=== WHAT IS ASKED ===
Each line should be copied exactly.

* * * * * * * * *

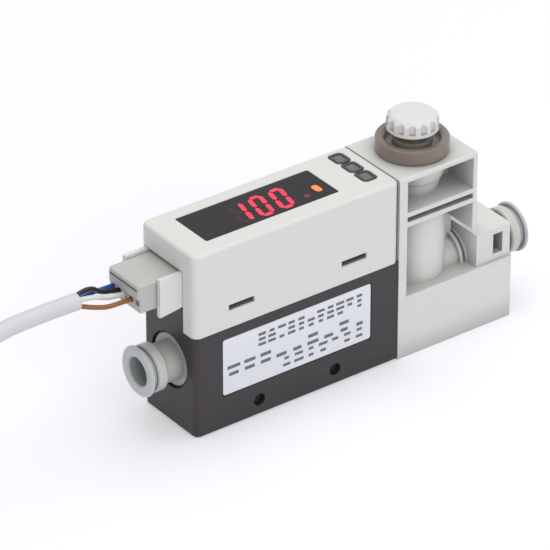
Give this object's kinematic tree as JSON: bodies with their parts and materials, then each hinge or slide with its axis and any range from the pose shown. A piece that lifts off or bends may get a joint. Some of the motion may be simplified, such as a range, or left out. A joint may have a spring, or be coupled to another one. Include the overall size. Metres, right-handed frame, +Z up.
{
  "type": "digital flow switch",
  "caption": "Inline gas flow switch with a display, set keys, push-in tube fittings, a throttle valve with a fluted knob, and a plugged lead.",
  "frame": {"origin": "under the middle of the overall length and width, on the surface that the switch stands on", "axes": "+X along the flow from the inlet to the outlet, +Y away from the labelled side, +Z up to the display"},
  "size_m": [0.2189, 0.0375, 0.0501],
  "materials": {
    "black_housing": "fine spark-eroded texture",
    "white_housing": "satin moulded",
    "white_block": "satin moulded",
    "window": "polished dark smoked",
    "keys": "fine matte",
    "label": "satin foil",
    "fitting": "satin moulded",
    "release": "satin moulded",
    "knob": "satin moulded",
    "smoked_ring": "polished smoked",
    "steel": "stamped",
    "brass": "turned",
    "contact_metal": "tin over brass",
    "seal_rubber": "moulded",
    "board": "solder mask",
    "component": "moulded",
    "shroud": "natural nylon",
    "plug": "natural nylon",
    "sheath": "satin vinyl",
    "core_brown_vinyl": "satin vinyl",
    "core_white_vinyl": "satin vinyl",
    "core_black_vinyl": "satin vinyl",
    "core_blue_vinyl": "satin vinyl"
  },
  "bodies": {
    "root": {"lower_body": "black_housing", "upper_housing": "white_housing", "display_window": "window", "circuit_board": "board", "display_module": "component", "tact_switches": "component", "socket_header": "shroud", "header_pins": "contact_metal", "side_label": "label", "sensor_seal": "seal_rubber", "flow_sensor": "component", "flow_mesh": "steel", "valve_block": "white_block", "joint_seal": "seal_rubber", "block_screws": "steel", "valve_bonnet": "brass", "bonnet_o_ring": "seal_rubber", "plug_housing": "plug", "plug_contacts": "contact_metal", "cable_run": "sheath", "cable_hank": "sheath", "core_brown": "core_brown_vinyl", "core_white": "core_white_vinyl", "core_black": "core_black_vinyl", "core_blue": "core_blue_vinyl", "end_cores": "core_brown_vinyl", "inlet_fitting": "fitting", "inlet_collet": "steel", "inlet_seal": "seal_rubber", "inlet_o_ring": "seal_rubber", "inlet_clip": "steel", "outlet_fitting": "fitting", "outlet_collet": "steel", "outlet_seal": "seal_rubber", "outlet_o_ring": "seal_rubber", "outlet_clip": "steel"},
    "needle": {"needle_stem": "brass", "stem_o_ring": "seal_rubber"},
    "knob": {"adjust_knob": "knob"},
    "ring": {"lock_ring": "smoked_ring"},
    "down_key": {"down_button": "keys"},
    "up_key": {"up_button": "keys"},
    "set_key": {"set_button": "keys"},
    "inlet_release": {"inlet_release_button": "release"},
    "outlet_release": {"outlet_release_button": "release"}
  },
  "joints": [
    {"name": "needle_lift", "type": "slide", "parent": "root", "child": "needle", "axis": [0, 0, 1], "range_m": [-0.0013, 0.0017]},
    {"name": "knob_turn", "type": "hinge", "parent": "needle", "child": "knob", "pos_m": [0.02035, 0, 0.0463], "axis": [0, 0, 1], "range_deg": [-937, 1225]},
    {"name": "ring_turn", "type": "hinge", "parent": "root", "child": "ring", "pos_m": [0.02035, 0, 0.0416], "axis": [0, 0, 1], "range_deg": [0, 90]},
    {"name": "down_key_press", "type": "slide", "parent": "root", "child": "down_key", "axis": [0, 0, -1], "range_m": [0, 0.0004], "stiffness_N_per_m": 300, "springref_m": -0.0005},
    {"name": "up_key_press", "type": "slide", "parent": "root", "child": "up_key", "axis": [0, 0, -1], "range_m": [0, 0.0004], "stiffness_N_per_m": 300, "springref_m": -0.0005},
    {"name": "set_key_press", "type": "slide", "parent": "root", "child": "set_key", "axis": [0, 0, -1], "range_m": [0, 0.0004], "stiffness_N_per_m": 300, "springref_m": -0.0005},
    {"name": "inlet_release_push", "type": "slide", "parent": "root", "child": "inlet_release", "axis": [1, 0, 0], "range_m": [0, 0.0008], "stiffness_N_per_m": 500, "springref_m": -0.001},
    {"name": "outlet_release_push", "type": "slide", "parent": "root", "child": "outlet_release", "axis": [-1, 0, 0], "range_m": [0, 0.0008], "stiffness_N_per_m": 500, "springref_m": -0.001}
  ],
  "couplings": [
    {"joint": "knob_turn", "follows": "needle_lift", "rad_per_m": 12566}
  ]
}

* * * * * * * * *

=== CORRECT OUTPUT ===
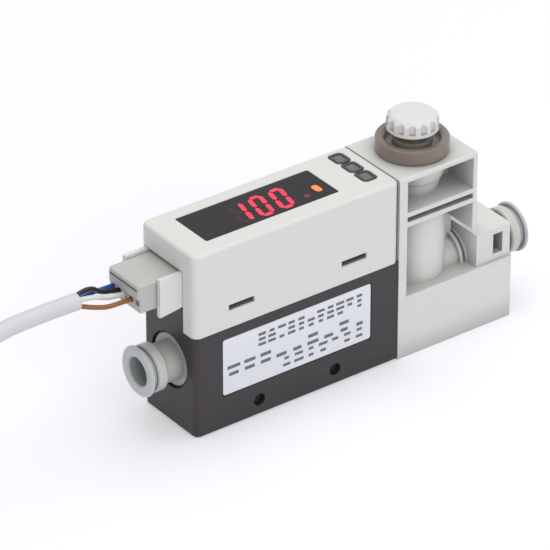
Give this object's kinematic tree as JSON: bodies with their parts and materials, then each hinge or slide with its axis and any range from the pose shown. A piece that lifts off or bends may get a joint. Some of the motion may be simplified, such as a range, or left out. A joint may have a spring, or be coupled to another one. Include the overall size. Metres, right-handed frame, +Z up.
{
  "type": "digital flow switch",
  "caption": "Inline gas flow switch with a display, set keys, push-in tube fittings, a throttle valve with a fluted knob, and a plugged lead.",
  "frame": {"origin": "under the middle of the overall length and width, on the surface that the switch stands on", "axes": "+X along the flow from the inlet to the outlet, +Y away from the labelled side, +Z up to the display"},
  "size_m": [0.2189, 0.0375, 0.0501],
  "materials": {
    "black_housing": "fine spark-eroded texture",
    "white_housing": "satin moulded",
    "white_block": "satin moulded",
    "window": "polished dark smoked",
    "keys": "fine matte",
    "label": "satin foil",
    "fitting": "satin moulded",
    "release": "satin moulded",
    "knob": "satin moulded",
    "smoked_ring": "polished smoked",
    "steel": "stamped",
    "brass": "turned",
    "contact_metal": "tin over brass",
    "seal_rubber": "moulded",
    "board": "solder mask",
    "component": "moulded",
    "shroud": "natural nylon",
    "plug": "natural nylon",
    "sheath": "satin vinyl",
    "core_brown_vinyl": "satin vinyl",
    "core_white_vinyl": "satin vinyl",
    "core_black_vinyl": "satin vinyl",
    "core_blue_vinyl": "satin vinyl"
  },
  "bodies": {
    "root": {"lower_body": "black_housing", "upper_housing": "white_housing", "display_window": "window", "circuit_board": "board", "display_module": "component", "tact_switches": "component", "socket_header": "shroud", "header_pins": "contact_metal", "side_label": "label", "sensor_seal": "seal_rubber", "flow_sensor": "component", "flow_mesh": "steel", "valve_block": "white_block", "joint_seal": "seal_rubber", "block_screws": "steel", "valve_bonnet": "brass", "bonnet_o_ring": "seal_rubber", "plug_housing": "plug", "plug_contacts": "contact_metal", "cable_run": "sheath", "cable_hank": "sheath", "core_brown": "core_brown_vinyl", "core_white": "core_white_vinyl", "core_black": "core_black_vinyl", "core_blue": "core_blue_vinyl", "end_cores": "core_brown_vinyl", "inlet_fitting": "fitting", "inlet_collet": "steel", "inlet_seal": "seal_rubber", "inlet_o_ring": "seal_rubber", "inlet_clip": "steel", "outlet_fitting": "fitting", "outlet_collet": "steel", "outlet_seal": "seal_rubber", "outlet_o_ring": "seal_rubber", "outlet_clip": "steel"},
    "needle": {"needle_stem": "brass", "stem_o_ring": "seal_rubber"},
    "knob": {"adjust_knob": "knob"},
    "ring": {"lock_ring": "smoked_ring"},
    "down_key": {"down_button": "keys"},
    "up_key": {"up_button": "keys"},
    "set_key": {"set_button": "keys"},
    "inlet_release": {"inlet_release_button": "release"},
    "outlet_release": {"outlet_release_button": "release"}
  },
  "joints": [
    {"name": "needle_lift", "type": "slide", "parent": "root", "child": "needle", "axis": [0, 0, 1], "range_m": [-0.0013, 0.0017]},
    {"name": "knob_turn", "type": "hinge", "parent": "needle", "child": "knob", "pos_m": [0.02035, 0, 0.0463], "axis": [0, 0, 1], "range_deg": [-937, 1225]},
    {"name": "ring_turn", "type": "hinge", "parent": "root", "child": "ring", "pos_m": [0.02035, 0, 0.0416], "axis": [0, 0, 1], "range_deg": [0, 90]},
    {"name": "down_key_press", "type": "slide", "parent": "root", "child": "down_key", "axis": [0, 0, -1], "range_m": [0, 0.0004], "stiffness_N_per_m": 300, "springref_m": -0.0005},
    {"name": "up_key_press", "type": "slide", "parent": "root", "child": "up_key", "axis": [0, 0, -1], "range_m": [0, 0.0004], "stiffness_N_per_m": 300, "springref_m": -0.0005},
    {"name": "set_key_press", "type": "slide", "parent": "root", "child": "set_key", "axis": [0, 0, -1], "range_m": [0, 0.0004], "stiffness_N_per_m": 300, "springref_m": -0.0005},
    {"name": "inlet_release_push", "type": "slide", "parent": "root", "child": "inlet_release", "axis": [1, 0, 0], "range_m": [0, 0.0008], "stiffness_N_per_m": 500, "springref_m": -0.001},
    {"name": "outlet_release_push", "type": "slide", "parent": "root", "child": "outlet_release", "axis": [-1, 0, 0], "range_m": [0, 0.0008], "stiffness_N_per_m": 500, "springref_m": -0.001}
  ],
  "couplings": [
    {"joint": "knob_turn", "follows": "needle_lift", "rad_per_m": 12566}
  ]
}